> _Requirement_
Return the full material exactly.

── Supplied entries

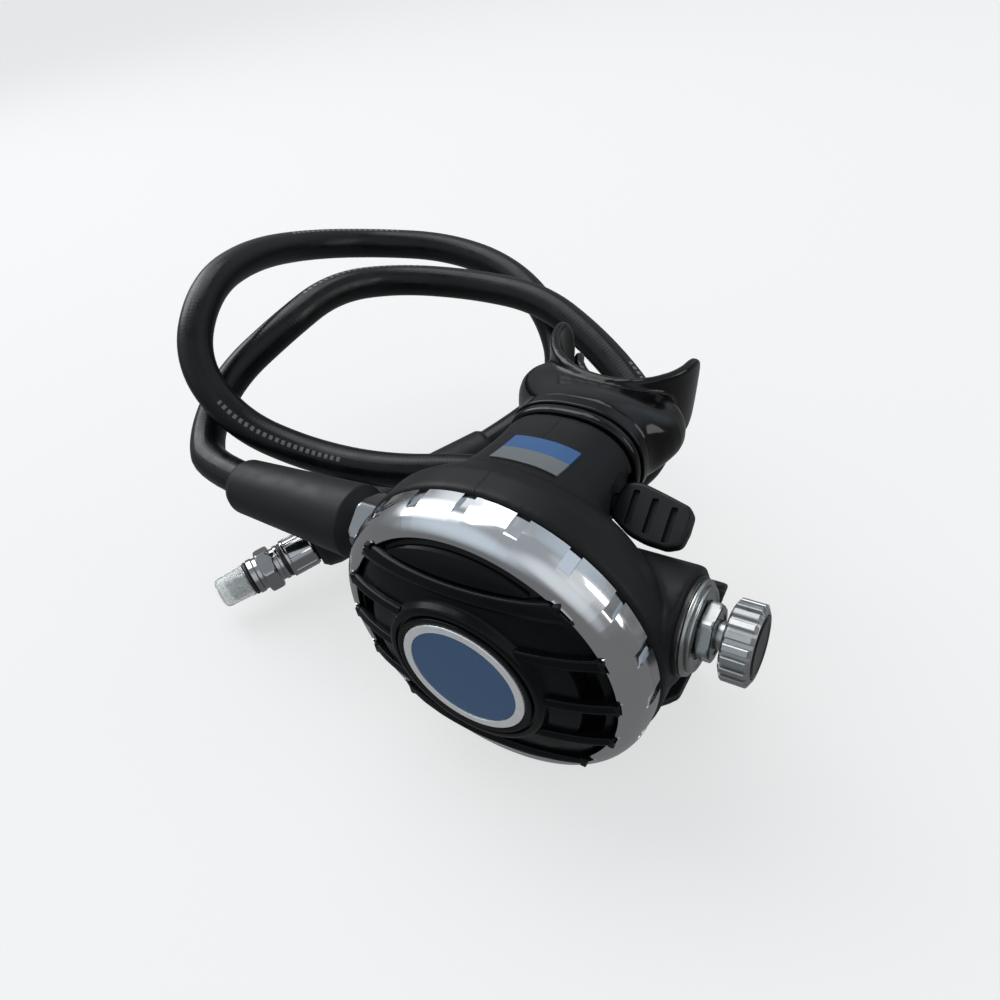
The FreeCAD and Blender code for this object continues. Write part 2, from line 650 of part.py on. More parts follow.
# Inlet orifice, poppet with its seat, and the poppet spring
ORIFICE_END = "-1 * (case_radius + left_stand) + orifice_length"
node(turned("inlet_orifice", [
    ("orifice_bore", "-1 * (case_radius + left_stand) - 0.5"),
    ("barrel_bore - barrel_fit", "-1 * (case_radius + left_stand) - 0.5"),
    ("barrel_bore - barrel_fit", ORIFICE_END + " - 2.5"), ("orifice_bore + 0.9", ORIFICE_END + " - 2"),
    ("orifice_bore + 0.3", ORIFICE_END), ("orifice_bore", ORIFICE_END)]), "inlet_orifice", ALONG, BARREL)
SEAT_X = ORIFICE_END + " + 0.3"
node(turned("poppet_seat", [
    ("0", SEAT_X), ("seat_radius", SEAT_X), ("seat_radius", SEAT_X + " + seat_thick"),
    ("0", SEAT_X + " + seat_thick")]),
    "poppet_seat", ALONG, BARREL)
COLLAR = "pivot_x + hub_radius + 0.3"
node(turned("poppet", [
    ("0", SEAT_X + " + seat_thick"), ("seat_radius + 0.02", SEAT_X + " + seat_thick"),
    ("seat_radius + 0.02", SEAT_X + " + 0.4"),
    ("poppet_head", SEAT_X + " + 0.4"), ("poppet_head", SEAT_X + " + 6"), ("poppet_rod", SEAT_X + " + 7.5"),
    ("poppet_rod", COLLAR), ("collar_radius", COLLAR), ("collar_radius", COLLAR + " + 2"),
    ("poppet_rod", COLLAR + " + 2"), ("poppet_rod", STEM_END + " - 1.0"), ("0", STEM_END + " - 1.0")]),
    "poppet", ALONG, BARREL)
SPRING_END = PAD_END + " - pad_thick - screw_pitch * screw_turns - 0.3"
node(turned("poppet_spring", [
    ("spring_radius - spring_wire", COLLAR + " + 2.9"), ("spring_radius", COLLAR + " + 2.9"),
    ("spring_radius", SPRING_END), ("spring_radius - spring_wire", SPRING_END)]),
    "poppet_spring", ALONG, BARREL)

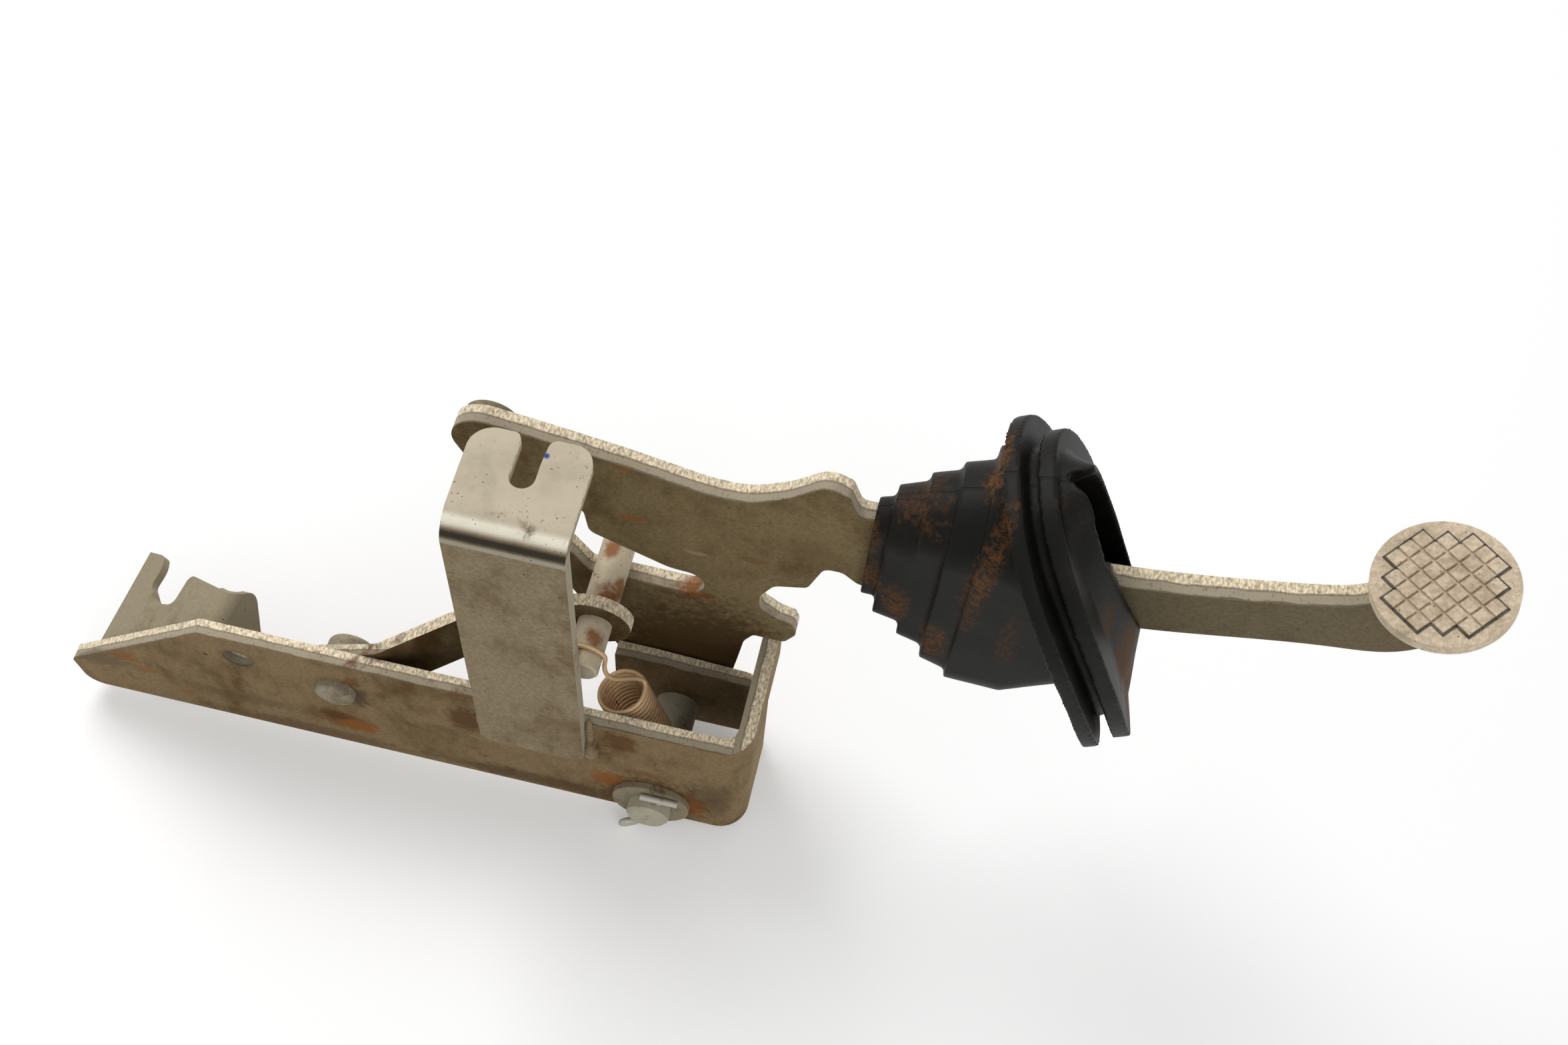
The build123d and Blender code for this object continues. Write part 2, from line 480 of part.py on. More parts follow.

────

> _Response below_
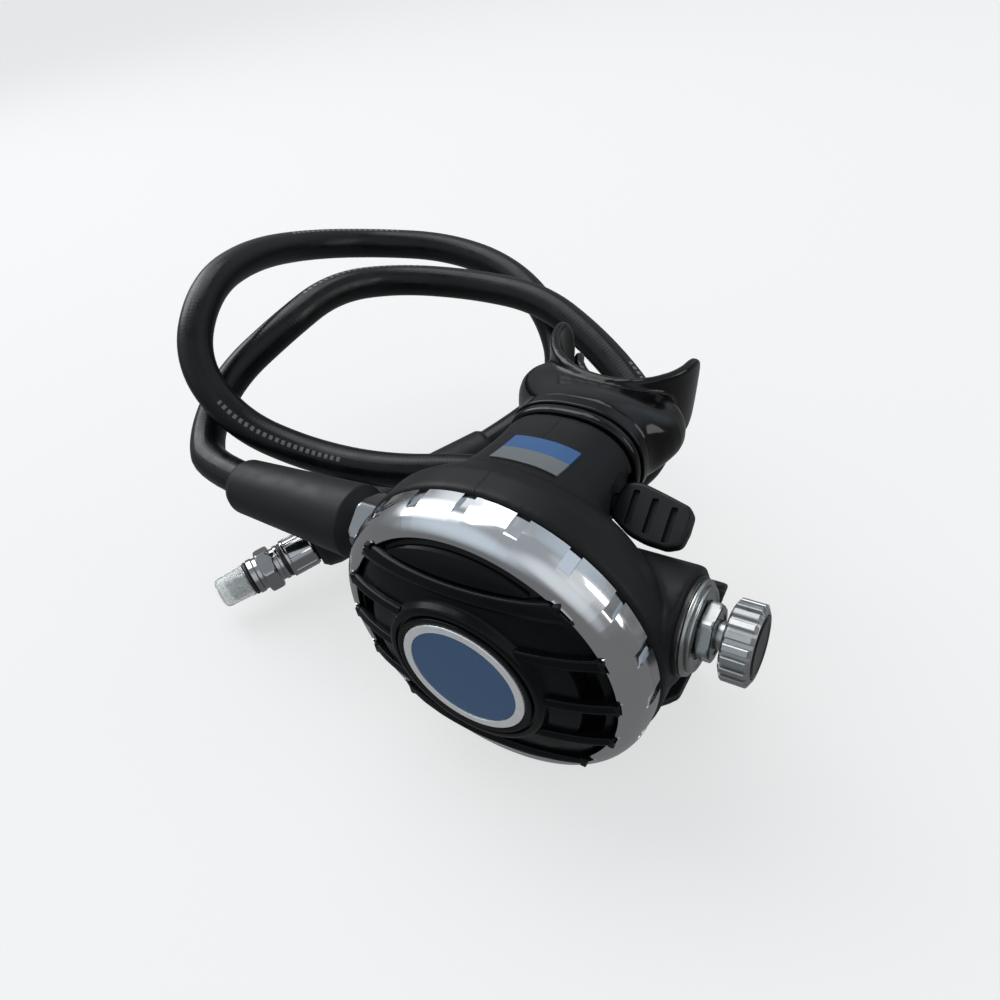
The FreeCAD and Blender code for this object continues. Write part 2, from line 650 of part.py on. More parts follow.
# Inlet orifice, poppet with its seat, and the poppet spring
ORIFICE_END = "-1 * (case_radius + left_stand) + orifice_length"
node(turned("inlet_orifice", [
    ("orifice_bore", "-1 * (case_radius + left_stand) - 0.5"),
    ("barrel_bore - barrel_fit", "-1 * (case_radius + left_stand) - 0.5"),
    ("barrel_bore - barrel_fit", ORIFICE_END + " - 2.5"), ("orifice_bore + 0.9", ORIFICE_END + " - 2"),
    ("orifice_bore + 0.3", ORIFICE_END), ("orifice_bore", ORIFICE_END)]), "inlet_orifice", ALONG, BARREL)
SEAT_X = ORIFICE_END + " + 0.3"
node(turned("poppet_seat", [
    ("0", SEAT_X), ("seat_radius", SEAT_X), ("seat_radius", SEAT_X + " + seat_thick"),
    ("0", SEAT_X + " + seat_thick")]),
    "poppet_seat", ALONG, BARREL)
COLLAR = "pivot_x + hub_radius + 0.3"
node(turned("poppet", [
    ("0", SEAT_X + " + seat_thick"), ("seat_radius + 0.02", SEAT_X + " + seat_thick"),
    ("seat_radius + 0.02", SEAT_X + " + 0.4"),
    ("poppet_head", SEAT_X + " + 0.4"), ("poppet_head", SEAT_X + " + 6"), ("poppet_rod", SEAT_X + " + 7.5"),
    ("poppet_rod", COLLAR), ("collar_radius", COLLAR), ("collar_radius", COLLAR + " + 2"),
    ("poppet_rod", COLLAR + " + 2"), ("poppet_rod", STEM_END + " - 1.0"), ("0", STEM_END + " - 1.0")]),
    "poppet", ALONG, BARREL)
SPRING_END = PAD_END + " - pad_thick - screw_pitch * screw_turns - 0.3"
node(turned("poppet_spring", [
    ("spring_radius - spring_wire", COLLAR + " + 2.9"), ("spring_radius", COLLAR + " + 2.9"),
    ("spring_radius", SPRING_END), ("spring_radius - spring_wire", SPRING_END)]),
    "poppet_spring", ALONG, BARREL)

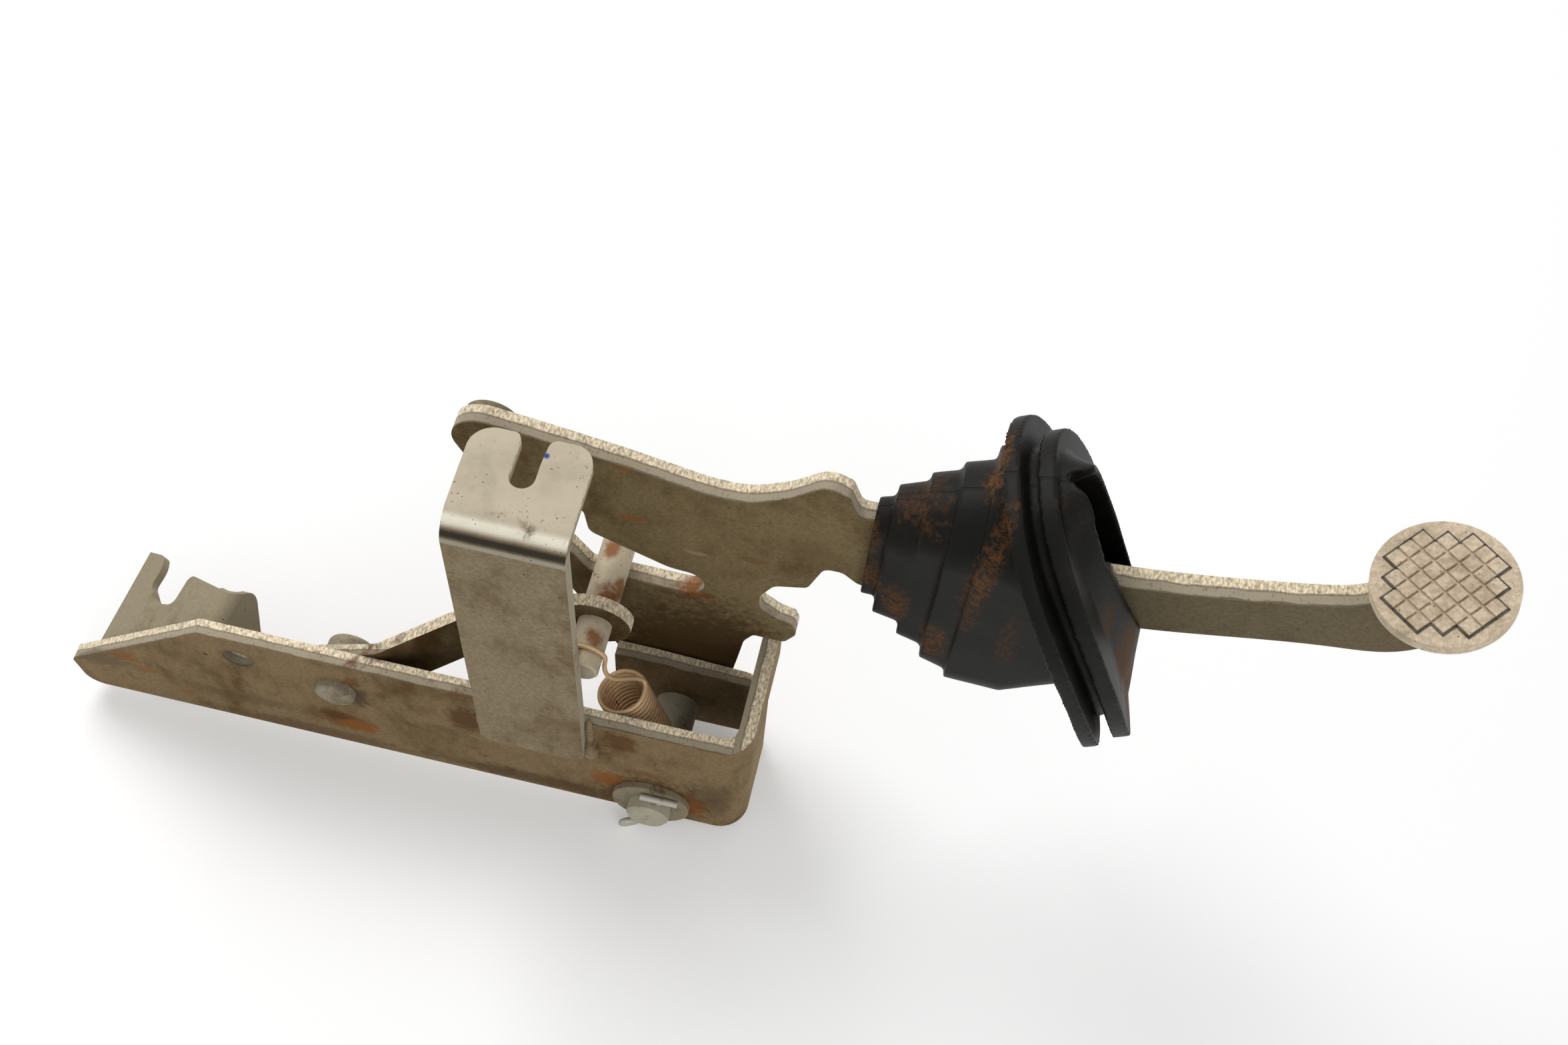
The build123d and Blender code for this object continues. Write part 2, from line 480 of part.py on. More parts follow.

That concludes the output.